Look again at table 14. The Commission compounded the problem by working out the energy system costs – and therefore the attractiveness of each scenario – by assuming the same discount rate over the whole 2011-2030 period. This means the gap between efficiency (17.5%) and power sector (9%), which was already very significant in 2011, becomes colossal in 2030. The result: scenarios with high amounts of energy efficiency had no chance of competing with the emissions-only ‘GHG40’ scenario.

What’s most scandalous is that the Commission itself had carried out analysis showing that 17.5% was too high. Ambitious targets for energy efficiency would mean greater involvement of Energy Service Companies (ESCOs help households by raising awareness of the benefits, providing up-front financing, helping resolve bureaucratic issues, etc). This, according to the Commission, would bring the discount rate from 17.5% down to below 10%.

The two following extracts are from pages 74 and 165 of the 2030 impact assessment.
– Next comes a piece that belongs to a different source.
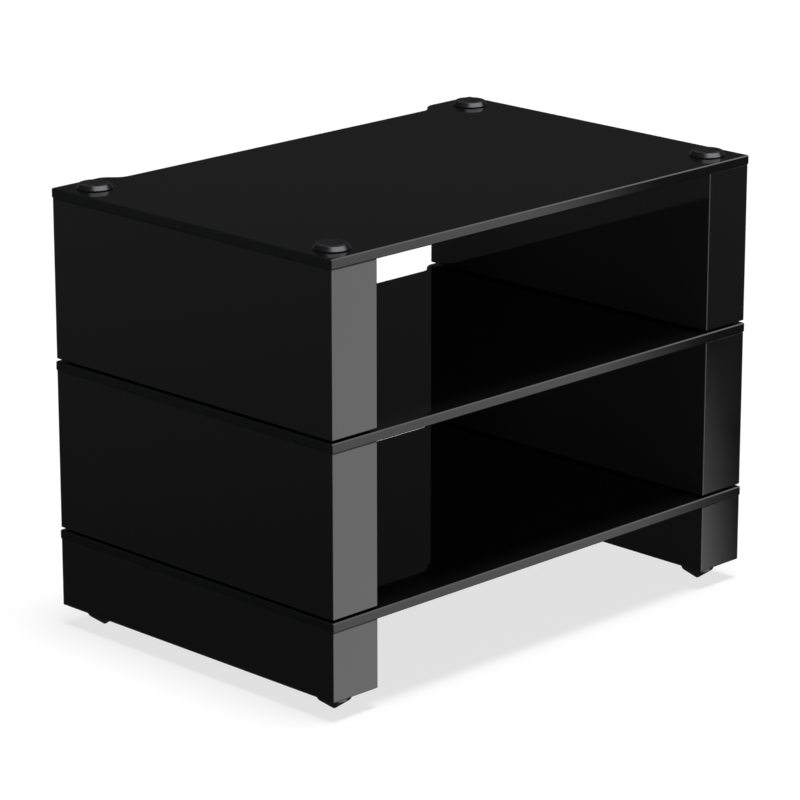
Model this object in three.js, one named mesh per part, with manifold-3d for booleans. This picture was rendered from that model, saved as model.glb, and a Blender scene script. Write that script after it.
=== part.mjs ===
import * as THREE from 'three';
import { RoundedBoxGeometry } from 'three/addons/geometries/RoundedBoxGeometry.js';
import { mergeVertices } from 'three/addons/utils/BufferGeometryUtils.js';
import Module from 'manifold-3d';

// Audio equipment rack in black gloss: a low base and two taller modules stacked on it.
// A module is a pair of thick side panels with a shelf on top. At each corner a tie rod clamps
// a puck, the shelf, the panel and a cone foot together. The base stands on its cone feet.
// The feet of the other modules sit in pockets in their panels and rest in the pucks below.
// Lengths are in millimetres. X runs to the right, Y to the back and Z up.
// The origin is on the floor under the middle of the rack.

// Shelf, with a notch in its rear edge that lets cables pass between the bays.
const SHELF_WIDTH = 690;
const SHELF_DEPTH = 460;
const SHELF_THICKNESS = 11.5;
const SHELF_BEVEL = 1.2;
const SHELF_CORNER_RADIUS = 2;
const NOTCH_DEPTH = 17.2;
const NOTCH_STEP_WIDTH = 34;
const NOTCH_STEP_OFFSET = 15;

// Side panels.
const PANEL_THICKNESS = 69;
const PANEL_INSET = 1;
const PANEL_EDGE_RADIUS = 1.2;
const BASE_PANEL_HEIGHT = 82;
const MODULE_PANEL_HEIGHT = 191.5;
const MODULE_GAP = 3;
const POCKET_CLEARANCE = 2;

// Cone foot: a disc under the panel that tapers to a blunt tip, with one groove in the cone.
const FOOT_RADIUS = 19.5;
const FOOT_HEIGHT = 23.5;
const FOOT_CONE_HEIGHT = 12.7;
const FOOT_TIP_RADIUS = 1.8;
const FOOT_GROOVE_HEIGHT = 8;
const FOOT_GROOVE_WIDTH = 0.9;
const FOOT_GROOVE_DEPTH = 0.5;

// Puck: a turned disc with a sloping side and a shallow conical dish, undercut where it stands
// on the shelf, and a threaded boss that centres it in the shelf's hole.
const PUCK_RADIUS = 21;
const PUCK_HEIGHT = 6;
const PUCK_SLOPE_WIDTH = 2.8;
const PUCK_SLOPE_HEIGHT = 4.75;
const PUCK_UNDERCUT_HEIGHT = 0.5;
const PUCK_UNDERCUT_DEPTH = 0.6;
const DISH_RIM_WIDTH = 4;
const DISH_DEPTH = 2.5;
const DISH_SEAT_CLEARANCE = 0.4;
const BOSS_RADIUS = 8;
const BOSS_END_CLEARANCE = 3.5;
const PUCK_ROOF = 3;

// Tie rod, threaded into the puck's boss and the foot.
const ROD_RADIUS = 4;
const ROD_DEPTH_IN_FOOT = 12;
const ROD_HOLE_CLEARANCE = 0.5;

// Play of a thread or a turned fit, and how far a cutter runs past the face it opens.
const FIT_CLEARANCE = 0.3;
const CUT_OVERRUN = 1;

// Facets.
const ROUND_SEGMENTS = 24;
const HOLE_SEGMENTS = 16;
const ROD_SEGMENTS = 12;
const OUTLINE_STEPS = 5;

const QUARTER_TURN = Math.PI / 2;

// The corner axes run up through the middle of the panels, as far in from the shelf's sides
// as from its front and rear edges.
const axisInset = PANEL_INSET + PANEL_THICKNESS / 2;
const axisX = SHELF_WIDTH / 2 - axisInset;
const axisY = SHELF_DEPTH / 2 - axisInset;
const corners = [
  { name: 'front_left', x: -axisX, y: -axisY },
  { name: 'front_right', x: axisX, y: -axisY },
  { name: 'rear_left', x: -axisX, y: axisY },
  { name: 'rear_right', x: axisX, y: axisY },
];
const panelDepth = SHELF_DEPTH - 2 * PANEL_INSET;
const panelInnerX = axisX - PANEL_THICKNESS / 2;

// Heights above the shelf that a puck stands on.
const seatHeight = PUCK_HEIGHT - DISH_DEPTH;
const rodTopHeight = seatHeight - PUCK_ROOF;

// A pocket is as deep as it takes to leave the module gap once the foot's tip is in the dish.
const pocketDepth = FOOT_HEIGHT + seatHeight - MODULE_GAP;
const pocketRadius = Math.max(PUCK_RADIUS, FOOT_RADIUS) + POCKET_CLEARANCE;

const lacquer = new THREE.MeshStandardMaterial({ color: '#0d0d0e', roughness: 0.08, metalness: 0 });
const shelfGlass = new THREE.MeshStandardMaterial({ color: '#08080a', roughness: 0.04, metalness: 0 });
const blackMetal = new THREE.MeshStandardMaterial({ color: '#26262a', roughness: 0.22, metalness: 1 });
const zincSteel = new THREE.MeshStandardMaterial({ color: '#a9abae', roughness: 0.4, metalness: 1 });

const wasm = await Module();
wasm.setup();

// Joins the vertices that share a place and drops the triangles that this leaves without area.
function weld(geometry) {
  const bare = geometry.clone();
  bare.deleteAttribute('normal');
  bare.deleteAttribute('uv');
  const welded = mergeVertices(bare);
  const indices = welded.index.array;
  const kept = [];
  for (let first = 0; first < indices.length; first += 3) {
    const [a, b, c] = indices.slice(first, first + 3);
    if (a !== b && b !== c && c !== a) {
      kept.push(a, b, c);
    }
  }
  welded.setIndex(kept);
  return welded;
}

function toSolid(geometry) {
  const welded = weld(geometry);
  return new wasm.Manifold(new wasm.Mesh({
    numProp: 3,
    vertProperties: new Float32Array(welded.attributes.position.array),
    triVerts: new Uint32Array(welded.index.array),
  }));
}

function toGeometry(solid) {
  const mesh = solid.getMesh();
  const geometry = new THREE.BufferGeometry();
  geometry.setAttribute('position', new THREE.BufferAttribute(mesh.vertProperties, mesh.numProp));
  geometry.setIndex(new THREE.BufferAttribute(mesh.triVerts, 1));
  const faceted = geometry.toNonIndexed();
  faceted.computeVertexNormals();
  return faceted;
}

function cut(geometry, cutters) {
  let solid = toSolid(geometry);
  for (const cutter of cutters) {
    solid = solid.subtract(toSolid(cutter));
  }
  return toGeometry(solid);
}

// An upright cylinder from one height to another, on an axis at x, y.
function uprightCylinder(radius, bottom, top, segments, x = 0, y = 0) {
  const cylinder = new THREE.CylinderGeometry(radius, radius, top - bottom, segments);
  cylinder.rotateX(QUARTER_TURN);
  cylinder.translate(x, y, (bottom + top) / 2);
  return cylinder;
}

// Turns a profile of [radius, height] points about the Z axis.
function turned(profile) {
  const points = profile.map(([radius, height]) => new THREE.Vector2(radius, height));
  const lathe = new THREE.LatheGeometry(points, ROUND_SEGMENTS);
  lathe.rotateX(QUARTER_TURN);
  return toGeometry(toSolid(lathe));
}

// The shelf's plan, counterclockwise from its front left corner. The rear edge steps in by
// an S curve at each panel, whose middle lies a set distance in from the panel's inner face.
function shelfOutline() {
  const right = SHELF_WIDTH / 2;
  const rear = SHELF_DEPTH / 2;
  const corner = SHELF_CORNER_RADIUS;
  const notch = rear - NOTCH_DEPTH;
  const stepMiddle = panelInnerX - NOTCH_STEP_OFFSET;
  const outer = stepMiddle + NOTCH_STEP_WIDTH / 2;
  const inner = stepMiddle - NOTCH_STEP_WIDTH / 2;
  const outline = new THREE.Shape();
  outline.moveTo(corner - right, -rear);
  outline.lineTo(right - corner, -rear);
  outline.absarc(right - corner, corner - rear, corner, -QUARTER_TURN, 0);
  outline.lineTo(right, rear - corner);
  outline.absarc(right - corner, rear - corner, corner, 0, QUARTER_TURN);
  outline.lineTo(outer, rear);
  outline.bezierCurveTo(stepMiddle, rear, stepMiddle, notch, inner, notch);
  outline.lineTo(-inner, notch);
  outline.bezierCurveTo(-stepMiddle, notch, -stepMiddle, rear, -outer, rear);
  outline.lineTo(corner - right, rear);
  outline.absarc(corner - right, rear - corner, corner, QUARTER_TURN, 2 * QUARTER_TURN);
  outline.lineTo(-right, corner - rear);
  outline.absarc(corner - right, corner - rear, corner, 2 * QUARTER_TURN, 3 * QUARTER_TURN);
  return outline;
}

// Shelf with its underside at height 0 and a hole for the boss of each puck.
function shelfGeometry() {
  const slab = new THREE.ExtrudeGeometry(shelfOutline(), {
    depth: SHELF_THICKNESS - 2 * SHELF_BEVEL,
    bevelThickness: SHELF_BEVEL,
    bevelSize: SHELF_BEVEL,
    bevelOffset: -SHELF_BEVEL,
    bevelSegments: 1,
    curveSegments: OUTLINE_STEPS,
  });
  slab.translate(0, 0, SHELF_BEVEL);
  const holes = corners.map(({ x, y }) => uprightCylinder(
    BOSS_RADIUS + FIT_CLEARANCE, -CUT_OVERRUN, SHELF_THICKNESS + CUT_OVERRUN, HOLE_SEGMENTS, x, y));
  return cut(slab, holes);
}

// Panel with its underside at height 0, centred on the corner axes. A hole for the tie rod runs
// up through it at each end, and a panel that stands on pucks has a pocket there for the foot.
function panelGeometry(height, withPockets) {
  const slab = new RoundedBoxGeometry(PANEL_THICKNESS, panelDepth, height, 1, PANEL_EDGE_RADIUS);
  slab.translate(0, 0, height / 2);
  const cutters = [];
  for (const y of [-axisY, axisY]) {
    const hole = ROD_RADIUS + ROD_HOLE_CLEARANCE;
    cutters.push(uprightCylinder(hole, -CUT_OVERRUN, height + CUT_OVERRUN, HOLE_SEGMENTS, 0, y));
    if (withPockets) {
      cutters.push(uprightCylinder(pocketRadius, -CUT_OVERRUN, pocketDepth, ROUND_SEGMENTS, 0, y));
    }
  }
  return cut(slab, cutters);
}

// Puck with the face that stands on the shelf at height 0 and its boss below.
function puckGeometry() {
  const bore = ROD_RADIUS + FIT_CLEARANCE;
  const bossEnd = BOSS_END_CLEARANCE - SHELF_THICKNESS;
  return turned([
    [0, rodTopHeight],
    [bore, rodTopHeight],
    [bore, bossEnd],
    [BOSS_RADIUS, bossEnd],
    [BOSS_RADIUS, 0],
    [PUCK_RADIUS - PUCK_UNDERCUT_DEPTH, 0],
    [PUCK_RADIUS, PUCK_UNDERCUT_HEIGHT],
    [PUCK_RADIUS, PUCK_HEIGHT - PUCK_SLOPE_HEIGHT],
    [PUCK_RADIUS - PUCK_SLOPE_WIDTH, PUCK_HEIGHT],
    [PUCK_RADIUS - DISH_RIM_WIDTH, PUCK_HEIGHT],
    [FOOT_TIP_RADIUS + DISH_SEAT_CLEARANCE, seatHeight],
    [0, seatHeight],
  ]);
}

// Foot with its tip at height 0 and a blind threaded hole in its top.
function footGeometry() {
  const bore = ROD_RADIUS + FIT_CLEARANCE;
  const boreFloor = FOOT_HEIGHT - ROD_DEPTH_IN_FOOT;
  const taper = (FOOT_RADIUS - FOOT_TIP_RADIUS) / FOOT_CONE_HEIGHT;
  const coneRadius = (height) => FOOT_TIP_RADIUS + taper * height;
  const grooveTop = FOOT_GROOVE_HEIGHT + FOOT_GROOVE_WIDTH;
  return turned([
    [0, 0],
    [FOOT_TIP_RADIUS, 0],
    [coneRadius(FOOT_GROOVE_HEIGHT), FOOT_GROOVE_HEIGHT],
    [coneRadius(FOOT_GROOVE_HEIGHT) - FOOT_GROOVE_DEPTH, grooveTop],
    [coneRadius(grooveTop), grooveTop],
    [FOOT_RADIUS, FOOT_CONE_HEIGHT],
    [FOOT_RADIUS, FOOT_HEIGHT],
    [bore, FOOT_HEIGHT],
    [bore, boreFloor],
    [0, boreFloor],
  ]);
}

function namedMesh(name, geometry, material, x, y, z) {
  const mesh = new THREE.Mesh(geometry, material);
  mesh.name = name;
  mesh.position.set(x, y, z);
  return mesh;
}

const shelf = shelfGeometry();
const puck = puckGeometry();
const foot = footGeometry();

// One module as a group whose origin is at the underside of its panels.
function rackModule(name, panelHeight, footRoof) {
  const shelfTop = panelHeight + SHELF_THICKNESS;
  const footTip = footRoof - FOOT_HEIGHT;
  const rodBottom = footRoof - ROD_DEPTH_IN_FOOT;
  const rod = uprightCylinder(ROD_RADIUS, rodBottom, shelfTop + rodTopHeight, ROD_SEGMENTS);
  const panel = panelGeometry(panelHeight, footRoof > 0);
  const group = new THREE.Group();
  group.add(namedMesh(`${name}_panel_left`, panel, lacquer, -axisX, 0, 0));
  group.add(namedMesh(`${name}_panel_right`, panel, lacquer, axisX, 0, 0));
  group.add(namedMesh(`${name}_shelf`, shelf, shelfGlass, 0, 0, panelHeight));
  for (const corner of corners) {
    const { x, y } = corner;
    group.add(namedMesh(`${name}_puck_${corner.name}`, puck, blackMetal, x, y, shelfTop));
    group.add(namedMesh(`${name}_foot_${corner.name}`, foot, blackMetal, x, y, footTip));
    group.add(namedMesh(`${name}_tie_rod_${corner.name}`, rod, zincSteel, x, y, 0));
  }
  return group;
}

const base = rackModule('base', BASE_PANEL_HEIGHT, 0);
const middle = rackModule('middle', MODULE_PANEL_HEIGHT, pocketDepth);
const top = rackModule('top', MODULE_PANEL_HEIGHT, pocketDepth);

const modulePitch = MODULE_GAP + MODULE_PANEL_HEIGHT + SHELF_THICKNESS;
base.position.z = FOOT_HEIGHT;
middle.position.z = FOOT_HEIGHT + BASE_PANEL_HEIGHT + SHELF_THICKNESS + MODULE_GAP;
top.position.z = middle.position.z + modulePitch;

const rack = new THREE.Group();
rack.add(base, middle, top);

export default rack;
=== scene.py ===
# %% [markdown]
# # A black gloss audio rack
# This script dresses a finished model of an audio rack: three modules of thick lacquered side
# panels and thin black glass shelves, stacked on cone feet that stand in dished metal pucks.
# Black gloss has hardly any colour of its own. What the eye reads is what the surface mirrors,
# so most of the care goes into clean edges, true curves and the surroundings.

# %% Load the model
import math

import bmesh
import bpy
from mathutils import Matrix, Vector


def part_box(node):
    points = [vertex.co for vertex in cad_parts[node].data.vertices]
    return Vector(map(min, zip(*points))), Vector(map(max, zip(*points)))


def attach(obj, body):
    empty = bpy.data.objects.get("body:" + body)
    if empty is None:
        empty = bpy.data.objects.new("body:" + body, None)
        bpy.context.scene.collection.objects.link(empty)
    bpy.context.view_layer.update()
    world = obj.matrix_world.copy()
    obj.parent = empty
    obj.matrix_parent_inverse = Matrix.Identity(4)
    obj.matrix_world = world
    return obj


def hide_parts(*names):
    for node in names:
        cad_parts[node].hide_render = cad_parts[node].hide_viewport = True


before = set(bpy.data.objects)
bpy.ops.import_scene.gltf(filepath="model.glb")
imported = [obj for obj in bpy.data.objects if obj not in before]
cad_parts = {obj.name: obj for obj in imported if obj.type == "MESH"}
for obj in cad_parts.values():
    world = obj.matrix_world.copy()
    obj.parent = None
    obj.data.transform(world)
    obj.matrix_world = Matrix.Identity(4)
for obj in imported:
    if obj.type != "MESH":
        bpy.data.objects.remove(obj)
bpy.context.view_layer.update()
MM = 0.001

# %% [markdown]
# ## Small helpers
# Colours are written as the hex values of a paint program, and one function turns them into the
# linear light that Blender computes with. A second function adds a node to a tree, sets it and
# links it, so that each material below reads as a short recipe. An input goes by its name, or by
# its number, as i0 or i1, where a node has several inputs of one name.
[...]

But emissions-only advocates in the Commission fought hard to block a revision of the discount value when working out the energy system costs. And they won. Look at this other extract from page 74:

This is hugely important information. It demolishes the case for the emissions-only approach – and proves ambitious targets for energy efficiency and renewables are not the budget killers they're made out to be. On the contrary, they're the most effective and realistic way to deliver high emissions cuts, reduce energy import dependency, and cut costs.

The March 20-21 EU Summit will include a discussion on 2030. For heads of state, costs are the most important factor. That’s why they’re currently leaning towards the 40% emissions-only approach. But we now know ETS advocates in the Commission used biased assumptions to ‘justify’ low ambition and side-line energy efficiency and renewables. It's definitely time to rethink the options and base decisions about Europe’s energy future on reality, not twisted facts.

The views expressed in this column are those of the columnist and do not necessarily reflect the views of eceee or any of its members.